The following code will partially download a file. The target file is a picture of Rin at https://i.imgur.com/gXnRf4J.jpg.

$Uri = 'https://i.imgur.com/gXnRf4J.jpg'
$OutFile = 'c:\temp\rin.jpg'
$Header = @{Range = "bytes=0-10000"}
Remove-Item $OutFile -ErrorAction SilentlyContinue -Force -Confirm:$false
Invoke-WebRequest -Uri $uri -Headers $Header -OutFile $OutFile

You can see we are removing the file, if it exists, for good measure! You can ignore the header. I’m just using it to tell the remote server to only send me the first 10001 bytes. Let’s check to see if we got that many:

Get-Item $OutFile | Select-Object Length

Which outputs:

Length
------
10001

Good! So we have simulated a partial download. At this point you can ignore all of the above. You don’t have to do any of that to resume a download. But I wanted to provide a way for everyone to test this themselves.

Here is how you download the rest of your partially downloaded file:

$result = Invoke-WebRequest -PassThru -Uri $Uri -OutFile $OutFile -Resume

All you have to do is supply the path of the partial download to -OutFile and use the -Resume switch. The –PassThru switch is there just so we can demonstrate that only the remainder of the file was downloaded. It is not required.

Here is how we can verify everything worked as expected:

Get-Item $OutFile | Select-Object Length
$result.Headers.'Content-Range'
$result.Headers.'Content-Length'

The output:

Length
------
29339

bytes 10001-29338/29339
19338

The file size is now 29,339 bytes, but the download was only 19,338 bytes! The Content-Range header shows the byte range that the server returned and the size in bytes of the file.

Since I was including a bunch of unnecessary things for the sake of demonstration, here is all that is required to resume downloading the partial file:

Invoke-WebRequest -Uri $Uri -OutFile $OutFile -Resume

Simple!


More Details and a Warning

First of all, the original usage of -OutFile still remains the same. If you do not supply -Resume the local file will be overwritten and the remote file will be downloaded from scratch. We do not try to auto detect if you are resuming or not. So the -Resume switch is required.

The resume feature only works on the size of the file. It does not do any validation to ensure that the file supplied in -OutFile is the same as the remote file you are trying to download. It is up to you to ensure you are trying to resume the correct file.

If the local file is smaller than the remote file, the web cmdlets will append the remaining bytes of the remote file to the end of the local file.

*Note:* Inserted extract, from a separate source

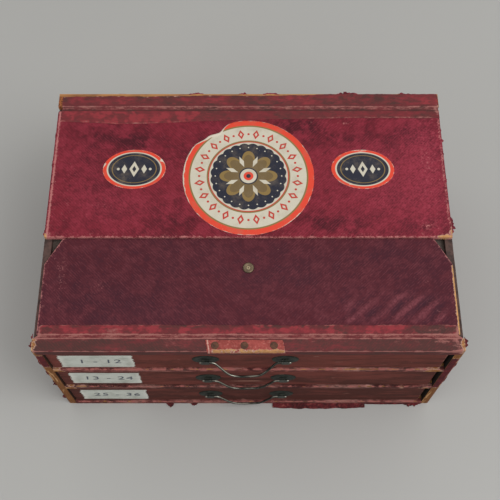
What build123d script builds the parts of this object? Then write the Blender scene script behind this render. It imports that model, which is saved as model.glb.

If the local file is the same size as the remote file, the local file will remain untouched as we assume you have already completed downloading the file. This results in a 416 status code from the remote server. We make a special exception for this status and treat it as not being an error only when the files are the same size.

If the local file is larger than the remote file, then we assume this is not the same file. The local file will be overwritten and the remote file will be downloaded from scratch.

If the remote server does not support resuming downloads, the local file will be overwritten and the remote file will be downloaded from scratch.

If the local file does not exist, the file will be created and the remote file will be downloaded from scratch.

Since many of the outcomes involve destroying the local file and downloading from scratch, you should treat this feature as destructive. If the local data is important to you, then you should make a backup copy first. Usually, when resuming a file, you already have useless data anyway. So I’m just being over cautious in warning this. It’s best to think of the resume feature as “best effort.” It tries to resume if possible, but if it cannot it will revert back to the original behavior of -OutFile.


Conclusion

This was a somewhat difficult feature to implement. I spent quite a few weeks trying to hammer out all the scenarios and how to address them. It was also a bit painful to create tests for. My compliments to browser developers for making this work. It’s no simple task for sure! But, I love a good challenge. This was fun to tackle, I learned a lot about the HTTP Range header, and I’m happy to finally implement something that myself and many others have wanted for a long time!

If you end up using this feature, please, let me know! If you run into issues, please file a bug report.

I hope you enjoy this new feature and I’m looking forward to hearing about how you make use of it!